WRITTEN REQUEST:
Only the number is wanted: how many lines of these entries contain the word "into"?

-- Start of EXCERPTED DATA --

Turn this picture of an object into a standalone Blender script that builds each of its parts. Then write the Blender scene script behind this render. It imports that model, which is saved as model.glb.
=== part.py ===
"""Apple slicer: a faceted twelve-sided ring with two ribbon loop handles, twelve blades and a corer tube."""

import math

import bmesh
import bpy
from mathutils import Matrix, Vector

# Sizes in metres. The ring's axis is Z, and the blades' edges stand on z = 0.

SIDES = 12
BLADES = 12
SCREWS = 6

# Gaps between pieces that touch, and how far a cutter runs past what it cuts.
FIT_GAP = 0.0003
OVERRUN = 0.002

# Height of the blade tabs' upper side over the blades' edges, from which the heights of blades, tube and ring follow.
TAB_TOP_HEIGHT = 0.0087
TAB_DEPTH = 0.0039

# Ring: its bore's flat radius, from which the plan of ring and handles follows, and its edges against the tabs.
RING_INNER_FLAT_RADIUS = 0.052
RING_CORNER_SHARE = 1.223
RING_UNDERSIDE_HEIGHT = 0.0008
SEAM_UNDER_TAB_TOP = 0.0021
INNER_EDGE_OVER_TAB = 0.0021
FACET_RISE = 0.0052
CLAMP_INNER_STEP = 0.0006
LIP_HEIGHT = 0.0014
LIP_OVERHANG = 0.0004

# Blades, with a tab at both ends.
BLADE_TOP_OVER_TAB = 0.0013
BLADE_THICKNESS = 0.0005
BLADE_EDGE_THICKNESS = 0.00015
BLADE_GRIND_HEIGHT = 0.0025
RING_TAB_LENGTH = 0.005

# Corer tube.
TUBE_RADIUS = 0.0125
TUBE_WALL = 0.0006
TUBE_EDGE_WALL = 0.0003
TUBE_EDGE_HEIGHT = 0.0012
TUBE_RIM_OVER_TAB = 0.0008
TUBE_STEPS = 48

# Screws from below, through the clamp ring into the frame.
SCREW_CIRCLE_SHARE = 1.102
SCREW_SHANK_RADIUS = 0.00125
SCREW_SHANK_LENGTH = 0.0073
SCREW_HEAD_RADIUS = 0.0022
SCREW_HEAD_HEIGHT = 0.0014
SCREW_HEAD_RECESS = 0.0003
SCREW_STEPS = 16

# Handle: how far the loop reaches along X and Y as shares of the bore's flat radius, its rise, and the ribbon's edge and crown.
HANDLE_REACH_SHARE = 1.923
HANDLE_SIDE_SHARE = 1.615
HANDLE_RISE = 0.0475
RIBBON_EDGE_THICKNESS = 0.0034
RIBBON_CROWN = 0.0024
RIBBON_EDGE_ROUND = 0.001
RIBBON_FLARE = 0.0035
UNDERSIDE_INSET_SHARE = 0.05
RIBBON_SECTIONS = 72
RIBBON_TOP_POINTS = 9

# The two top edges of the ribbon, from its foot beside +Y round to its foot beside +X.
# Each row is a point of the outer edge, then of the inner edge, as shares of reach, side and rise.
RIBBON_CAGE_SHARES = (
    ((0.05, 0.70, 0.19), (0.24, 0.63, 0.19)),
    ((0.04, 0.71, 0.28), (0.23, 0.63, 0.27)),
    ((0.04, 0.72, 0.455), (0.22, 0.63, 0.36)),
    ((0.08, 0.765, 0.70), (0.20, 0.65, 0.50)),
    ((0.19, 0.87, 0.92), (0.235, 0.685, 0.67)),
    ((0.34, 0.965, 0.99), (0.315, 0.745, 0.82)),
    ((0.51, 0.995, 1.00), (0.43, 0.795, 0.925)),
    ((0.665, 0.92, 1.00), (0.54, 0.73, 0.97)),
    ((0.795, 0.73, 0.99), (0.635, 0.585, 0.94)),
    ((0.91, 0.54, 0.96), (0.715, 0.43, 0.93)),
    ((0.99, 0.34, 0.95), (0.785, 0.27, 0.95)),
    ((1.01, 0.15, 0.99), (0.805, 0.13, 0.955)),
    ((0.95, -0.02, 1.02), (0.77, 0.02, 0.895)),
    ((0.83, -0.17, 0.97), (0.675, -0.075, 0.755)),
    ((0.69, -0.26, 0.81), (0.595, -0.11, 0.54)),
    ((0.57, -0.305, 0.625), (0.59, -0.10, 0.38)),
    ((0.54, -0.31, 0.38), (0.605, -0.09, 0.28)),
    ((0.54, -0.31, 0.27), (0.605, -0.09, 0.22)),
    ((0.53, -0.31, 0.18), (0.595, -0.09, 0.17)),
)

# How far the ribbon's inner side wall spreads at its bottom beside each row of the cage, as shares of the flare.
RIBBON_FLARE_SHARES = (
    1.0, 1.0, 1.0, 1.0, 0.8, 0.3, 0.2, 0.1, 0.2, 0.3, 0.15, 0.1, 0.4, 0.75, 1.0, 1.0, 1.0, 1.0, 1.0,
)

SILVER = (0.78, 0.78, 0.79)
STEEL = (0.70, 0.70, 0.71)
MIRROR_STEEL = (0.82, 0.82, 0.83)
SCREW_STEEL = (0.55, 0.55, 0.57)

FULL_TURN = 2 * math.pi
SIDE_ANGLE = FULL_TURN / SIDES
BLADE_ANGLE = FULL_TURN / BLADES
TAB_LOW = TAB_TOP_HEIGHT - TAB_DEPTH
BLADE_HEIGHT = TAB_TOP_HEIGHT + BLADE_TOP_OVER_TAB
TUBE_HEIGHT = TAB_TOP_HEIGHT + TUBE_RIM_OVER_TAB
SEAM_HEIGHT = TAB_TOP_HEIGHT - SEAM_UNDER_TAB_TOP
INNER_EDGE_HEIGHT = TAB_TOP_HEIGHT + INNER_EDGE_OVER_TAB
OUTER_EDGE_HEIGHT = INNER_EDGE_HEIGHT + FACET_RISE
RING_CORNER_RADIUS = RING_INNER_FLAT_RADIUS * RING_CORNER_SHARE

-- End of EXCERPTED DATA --
-- Start of EXCERPTED DATA --

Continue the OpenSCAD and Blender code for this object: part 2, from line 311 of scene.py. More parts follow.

-- End of EXCERPTED DATA --

RESPONSE BELOW:
2